Amazon Crash Lesson: Innovate but Verify

While the federal government continues its efforts to expand into cloud and innovative technologies, the Amazon Elastic Compute Cloud (EC2) crash of last week reminds us of the need to "innovate but verify" as we move to the next realm of technologies.

Today, Amazon issued a 5,700 word explanation of went wrong. The verdict -- the crash was "caused by several root causes interacting with one another." In other words, things didn't work right. A quick lowdown in twitter-esque wording of what happened on April 21:

  • Amazon tries to upgrade capacity in northern Virginia regional network storage, traffic rerouted
  • Oops.
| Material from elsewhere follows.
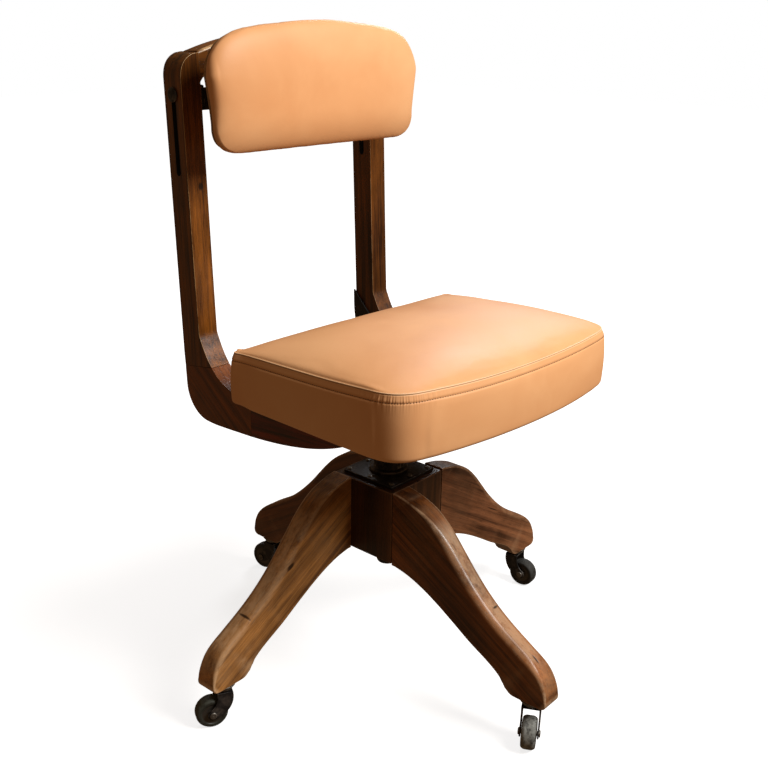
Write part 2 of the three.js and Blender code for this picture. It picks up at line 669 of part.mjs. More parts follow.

Goes to backup instead of main network
  • Too much traffic, causes clogging and cutoff
  • Amazon fixes but storage area tries to back up data
  • "Re-mirroring storm" equals dreaded computer "hourglass of doom," we all know
  • Chaos spreads
  • Affected users get 10 free days

Amazon is now assessing the EC2 structure, saying "this event has taught us that we must make further investments" to realize a better design goal.

In the end, sometimes a crash means having to say you're sorry. The lesson for the government: Innovation demands that "new" technology be tested and verified to truly be cutting edge and a trusted tool in government-citizen interactions.